What is surprising is that three justices — Justices Clarence Thomas, Samuel Alito, and Neil Gorsuch — all voted to hear these two Pennsylvania cases. As explained below, these three justices’ votes show that the Court’s right flank is champing at the bit to dismantle one of the foundational premises of American election law.
The immediate impact of the Court’s decision not to hear the two Pennsylvania cases is that Trump and the Republican Party’s efforts to overturn the results of the 2020 election will not receive a hearing in the Supreme Court — and they appear to be dead. But the three dissenting votes in these Pennsylvania cases suggest that a larger battle over who gets to set the rules for American elections is very much alive.
The “independent state legislature” doctrine, briefly explained
The Pennsylvania cases both involve something known as the “independent state legislature” doctrine, a doctrine that the Supreme Court has repeatedly rejected at multiple points throughout its history, but that is now embraced by at least four members of the Court’s Republican majority.
The Constitution provides that “the Times, Places and Manner of holding Elections for Senators and Representatives, shall be prescribed in each State by the Legislature thereof.” A separate constitutional provision provides that “each State shall appoint” members of the Electoral College “in such Manner as the Legislature thereof may direct.”
Proponents of the independent state legislature doctrine claim that the word “legislature,” when used in this context, must refer to the legislative branch of government within a state — and thus the state’s judiciary and the state’s executive branch are both forbidden to shape the rules governing federal elections within a state. As Justice Neil Gorsuch wrote in an opinion last fall, “the Constitution provides that state legislatures — not federal judges, not state judges, not state governors, not other state officials — bear primary responsibility for setting election rules.”
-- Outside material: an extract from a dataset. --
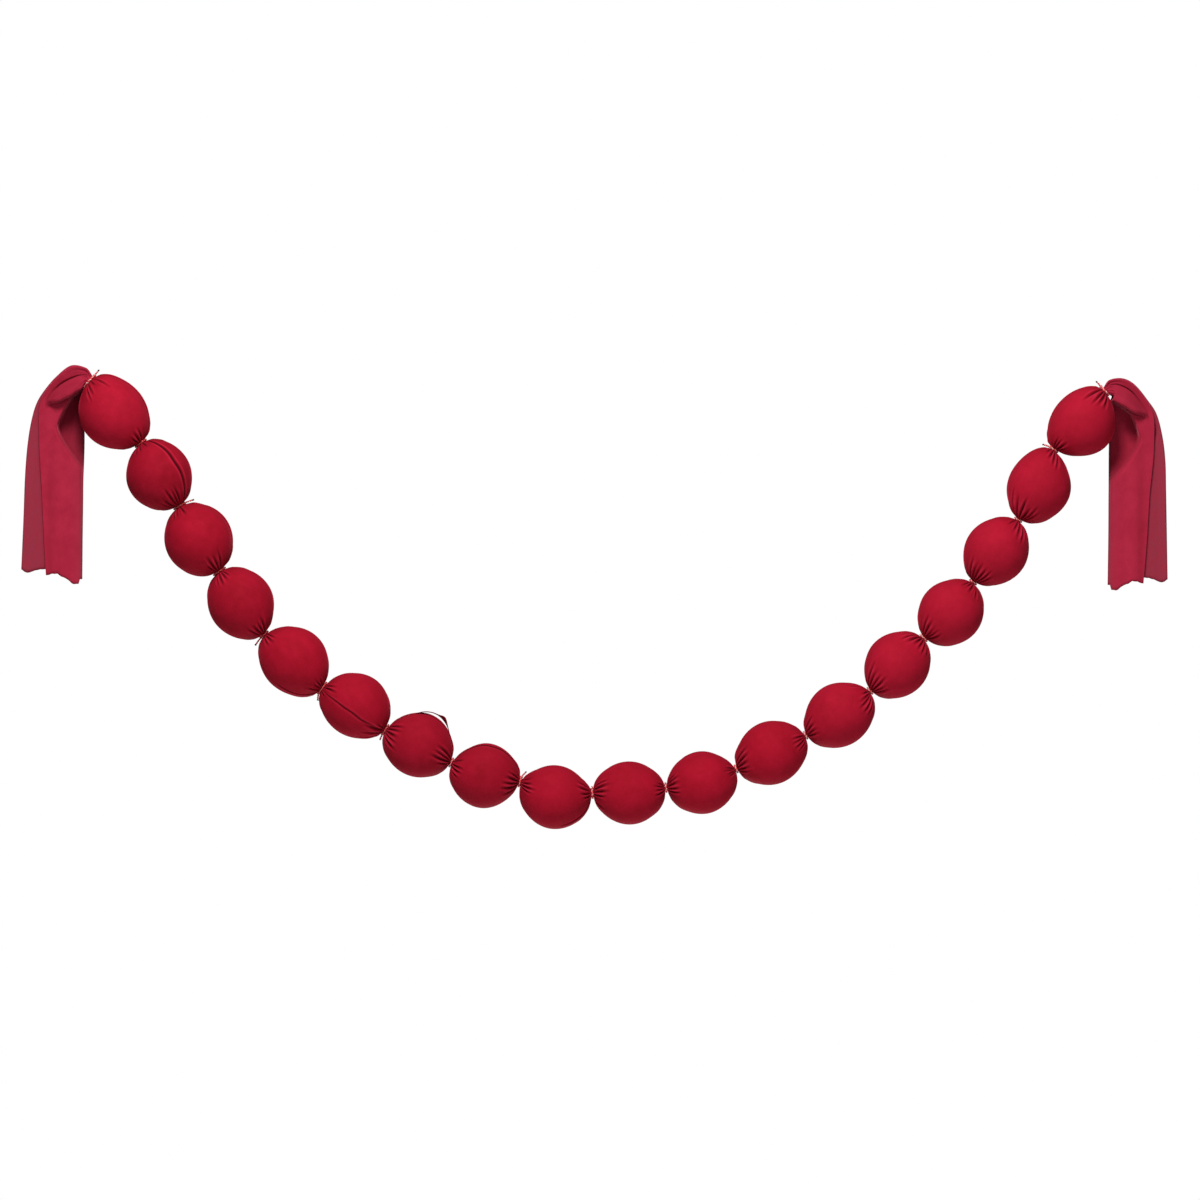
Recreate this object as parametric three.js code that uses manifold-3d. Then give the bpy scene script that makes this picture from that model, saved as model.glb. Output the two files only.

There are many problems with this interpretation of the Constitution, however. One of them is that the Court has repeatedly rejected the independent state legislature doctrine. For more than a century, the Supreme Court understood the word “legislature,” as it is used in the relevant constitutional provisions, to refer to whatever the valid lawmaking process is within that state. As the Court held most recently in Arizona State Legislature v. Arizona Independent Redistricting Commission (2015), the word “legislature” should be read “in accordance with the State’s prescriptions for lawmaking, which may include the referendum and the Governor’s veto.”
Should the new doctrine advanced by the Court’s right flank take hold, the implications are potentially breathtaking. It could mean, for example, that Democratic governors in states like Wisconsin or Pennsylvania are forbidden from vetoing congressional redistricting bills, thus giving the Republican state legislature control over gerrymandering. It could mean that states are forbidden from drawing congressional districts using a nonpartisan commission, on the theory that a commission is not part of the “legislature.” And it could forbid state courts from enforcing the state’s constitutional safeguards against gerrymandering and outright disenfranchisement, because courts are not part of the “legislature.”
At least four justices support the independent state legislature doctrine
Indeed, the Pennsylvania cases involved just such a dispute between a Republican legislature and a state court. In the lead-up to Pennsylvania’s 2020 election, the state’s supreme court held that mailed-in ballots that arrive up to three days after the election will be counted. Republicans sued, claiming that the state courts do not have the power to set the state’s election rules — only the legislature can.
As it turns out, the results of Pennsylvania’s federal elections would not change if these late-arriving ballots are tossed out, so the case is moot. And, while the majority did not explain why it decided not to hear these cases, it is likely that this mootness problem was at the front of their minds.
Yet Justices Thomas, Gorsuch, and Alito all voted to hear the two Pennsylvania cases, despite the fact that there is no longer a live controversy among the parties in those cases.
Thomas’s dissenting opinion argues that the Court needs to “provide clear rules for future elections,” but the Court’s decision in the Arizona State Legislature case already set a clear rule rejecting the independent state legislature doctrine. The real dispute in these cases was whether to change the longstanding rule that was applied in that Arizona case.
A fourth justice, Brett Kavanaugh, endorsed the independent state legislature doctrine in an opinion last October, although he did not vote to hear the Pennsylvania cases now that the election is over, most likely because those cases are moot. The Court’s three liberal justices, plus Chief Justice John Roberts, have all signaled that they will not vote to impose the independent state legislature doctrine.
So that leaves Justice Amy Coney Barrett, a Trump appointee, as the one uncertain vote on the Supreme Court in the likely event that the independent state legislature doctrine comes back to the Court in the future. The bottom line, in other words, is that, while the Supreme Court just handed Trump a final round of defeats, a radical argument that could potentially have seismic consequences for US democracy may still be in play.